The motivation behind this app is to create a dynamic interface for comparing the historical fantasy production of NBA players. We've tried to make it as customizable as possible, allowing for specification of DFS site scoring format, specific fantasy stat isolation, per-game total or per-minute comparison, and discrete quantile inclusion. As part of our commitment to data transparency, you can also download the raw data that produces the output, allowing you to explore nuances and game conditions that aren't displayed in the graphical output.

NBA_player distributions-09.jpg
  1. Player input: Select players to compare in the output. You can view one or more players, having an empty player box will produce an error in the output section. You can select players by either clicking the box and scrolling down to the desired player or by beginning to type the player's name and then clicking the desired player when their name appears in the dropdown.

  2. Site input: Select site scoring scheme to compare players over.

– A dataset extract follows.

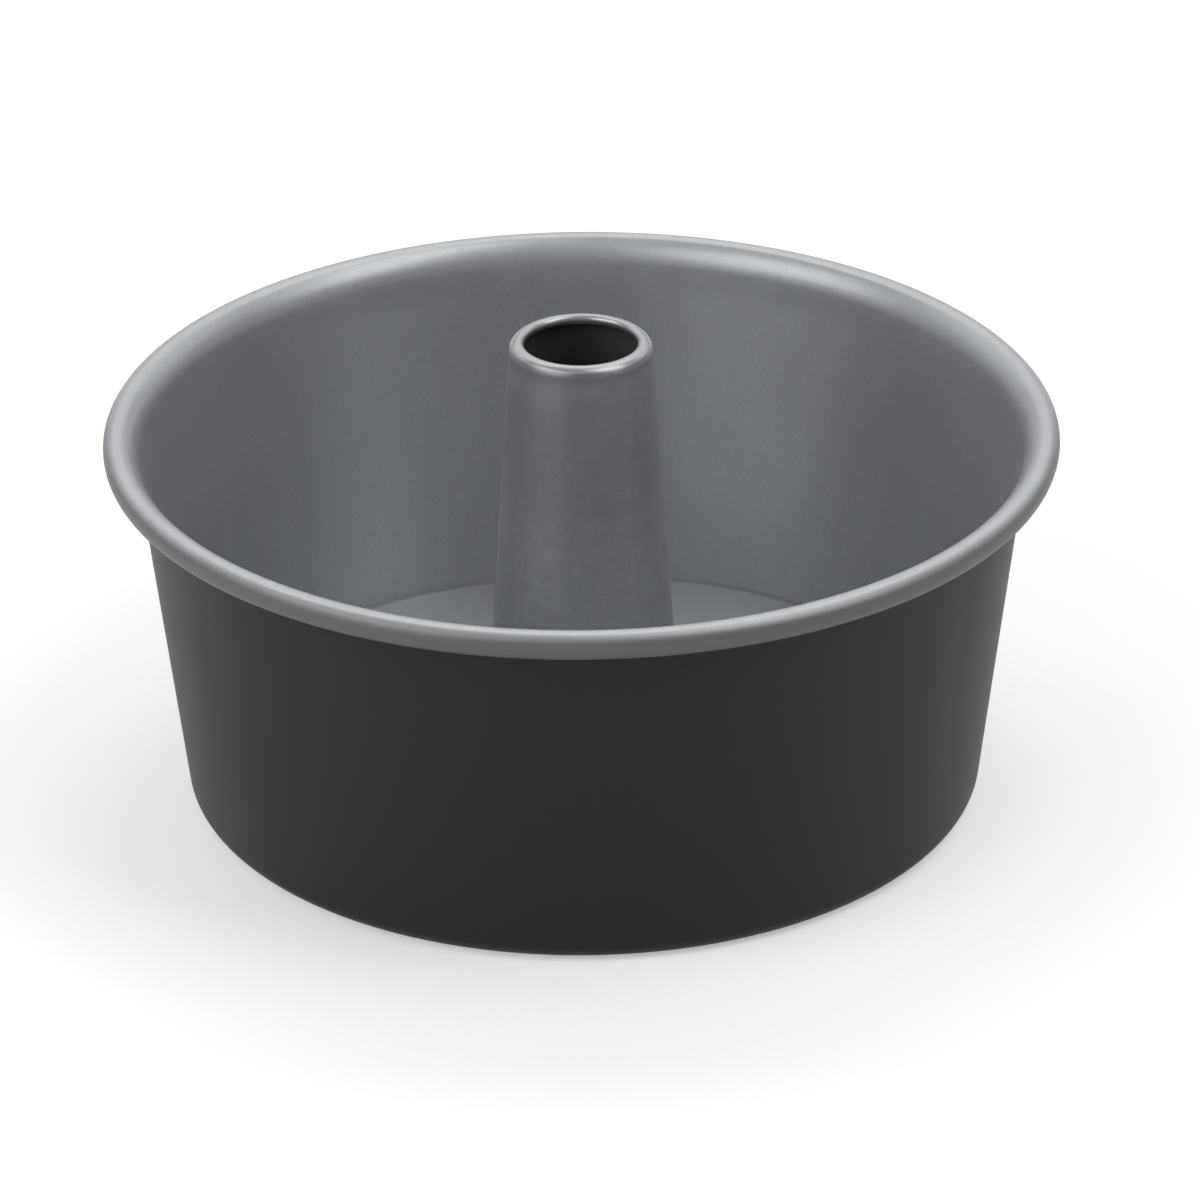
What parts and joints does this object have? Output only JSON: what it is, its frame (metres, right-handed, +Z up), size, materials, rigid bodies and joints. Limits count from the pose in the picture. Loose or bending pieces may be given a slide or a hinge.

DraftKings or FanDuel only, can't select multiple.

  3. Fantasy stats input: In this input, you can select the fantasy-generating counting statistics that you want to consider when comparing players. While comparing players' total fantasy production is probably simplest method of player comparison, you have the flexibility to compare fantasy distributions of specific fantasy statistics. The app opens with all fantasy statistics selected; you can de-select certain statistics by clicking the statistic and pressing the backspace or delete key. For statistics like "3P" (three-point field goals made) or "Double-Double" or "Triple-Double" which don't have any value in FanDuel scoring, it is ok to leave these statistics in the input, they are counted as 0 when "FD" is selected in the site input.

  4. Game total or per minute input: The app is defaulted to compare players' scoring distributions as game totals ("Total"). This is a good way to compare players' who each have had pretty consistent roles over the course of the season. But for players who have had variable roles (and minutes) over the course of the season, it might make sense to compare players' per-minute fantasy production. You can do this by selecting the "Per Minute" option.

  5. Show quantiles input: This input allows you to control whether or not the distribution output also includes the scoring quantiles of the selected players that are indicated by the vertical lines and numbers in feature (7). We think these are import metrics to consider, but as more players are compared, the output can become increasingly crowded.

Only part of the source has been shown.